Scripts that build objects:
□ □ □ □

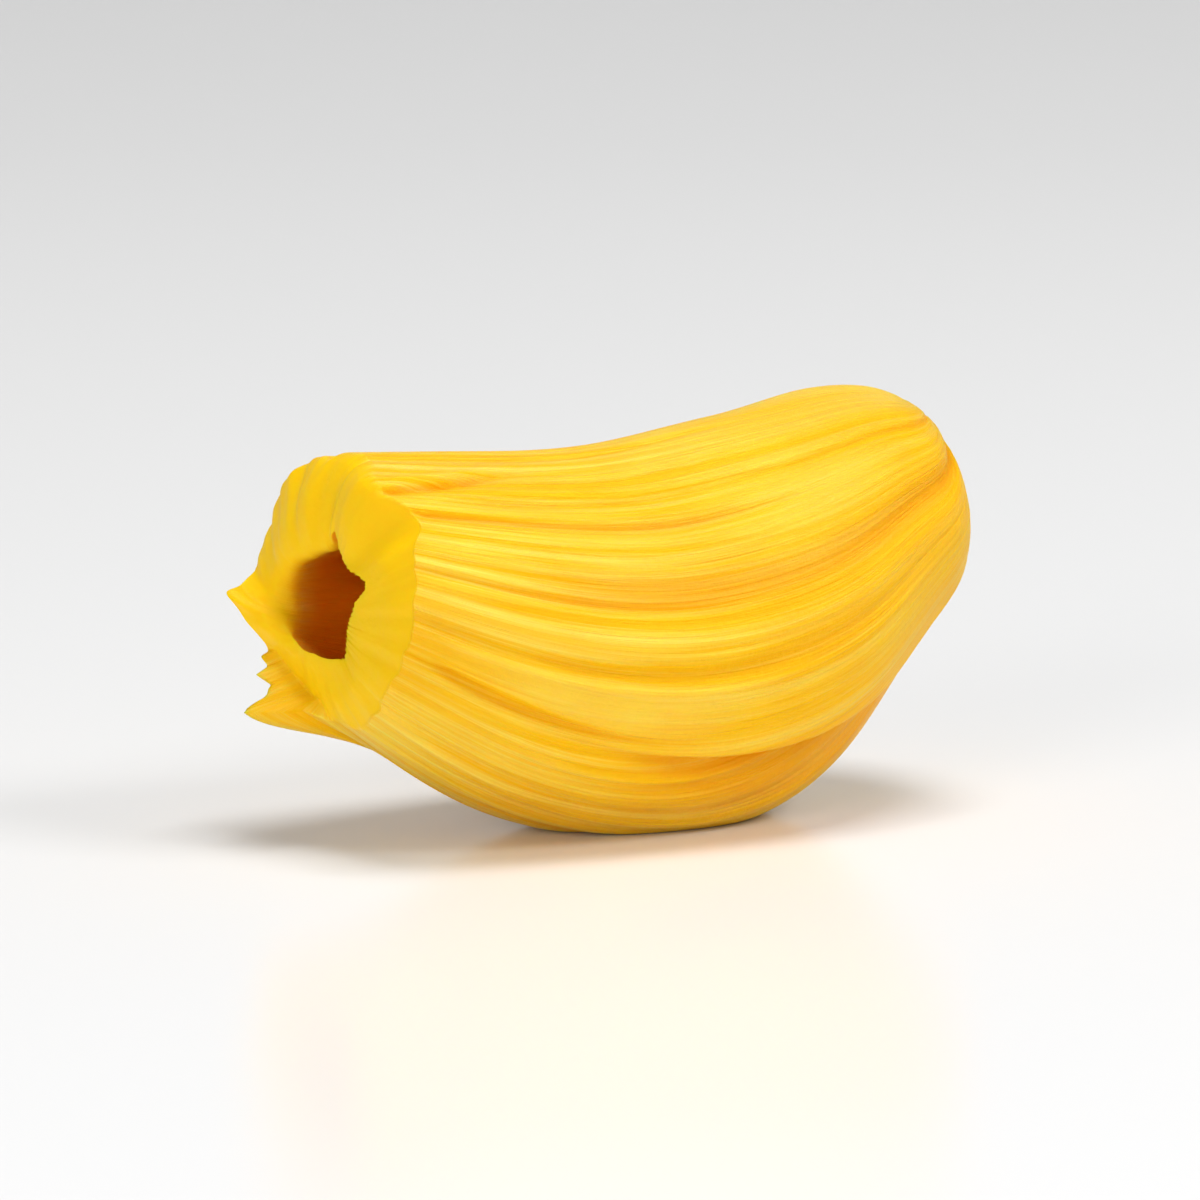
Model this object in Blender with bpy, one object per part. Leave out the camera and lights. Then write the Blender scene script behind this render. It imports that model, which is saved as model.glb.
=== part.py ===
"""A peeled jackfruit bulb: one pod of flesh, cut open at one end, with the hollow that its seed left.

The bulb lies along X with its cut end toward -X and rests on a small flat at z = 0. Its skin is a
stack of rings. A ring hangs between a point on the back curve and a point on the belly curve, which
meet at the tip, so the rings fan out round the blunt end. The same stack goes on over the cut edge,
across the cut face, in at the torn mouth and down the hollow, so the whole bulb is one closed skin.
"""

import bmesh
import bpy
import numpy as np

MM = 0.001
MERGE_DISTANCE = 0.02 * MM

# Driving dimensions of the outside, in millimetres. STATION runs from the cut edge (0) to the tip (1).
STATION = (0.0, 0.18, 0.36, 0.54, 0.70, 0.84, 0.94, 1.0)
BACK_XZ = ((5.0, 35.6), (16.0, 34.9), (27.0, 34.5), (37.0, 35.6), (46.0, 36.7), (54.0, 37.2),
           (59.6, 36.3), (62.6, 33.4))
BELLY_XZ = ((4.0, 10.2), (15.0, 2.8), (28.0, -1.3), (41.0, -0.9), (51.0, 4.4), (59.0, 13.2),
            (64.0, 23.8), (62.6, 33.4))
HALF_WIDTH = (12.6, 14.6, 15.8, 16.2, 15.4, 12.8, 8.2, 0.0)
SIDE_SHIFT = (0.0, 0.0, 0.0, 0.0, 0.3, 0.8, 1.4, 2.0)
LENGTH_PER_STATION = 62.0

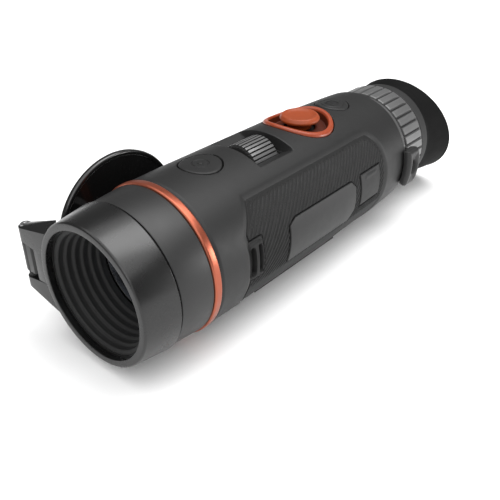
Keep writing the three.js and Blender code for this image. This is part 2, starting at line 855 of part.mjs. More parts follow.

□ □ □ □

Task statement.
Extract, please, the lines from the start of the entries above through the one with "import numpy as np", both included, reproducing each exactly and adding nothing.

Final result.
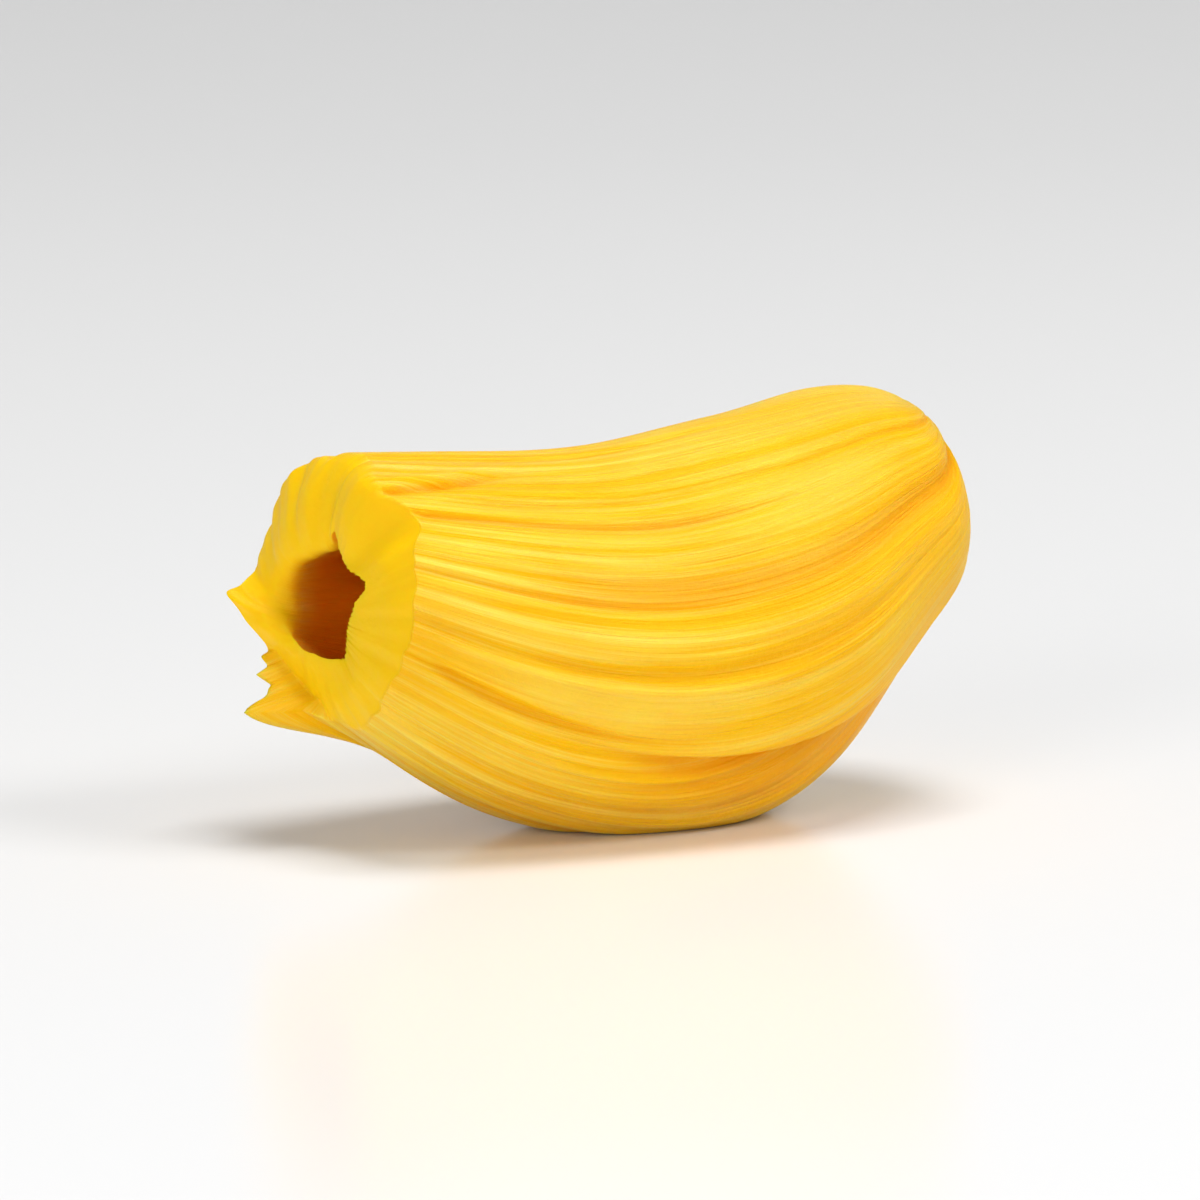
Model this object in Blender with bpy, one object per part. Leave out the camera and lights. Then write the Blender scene script behind this render. It imports that model, which is saved as model.glb.
=== part.py ===
"""A peeled jackfruit bulb: one pod of flesh, cut open at one end, with the hollow that its seed left.

The bulb lies along X with its cut end toward -X and rests on a small flat at z = 0. Its skin is a
stack of rings. A ring hangs between a point on the back curve and a point on the belly curve, which
meet at the tip, so the rings fan out round the blunt end. The same stack goes on over the cut edge,
across the cut face, in at the torn mouth and down the hollow, so the whole bulb is one closed skin.
"""

import bmesh
import bpy
import numpy as np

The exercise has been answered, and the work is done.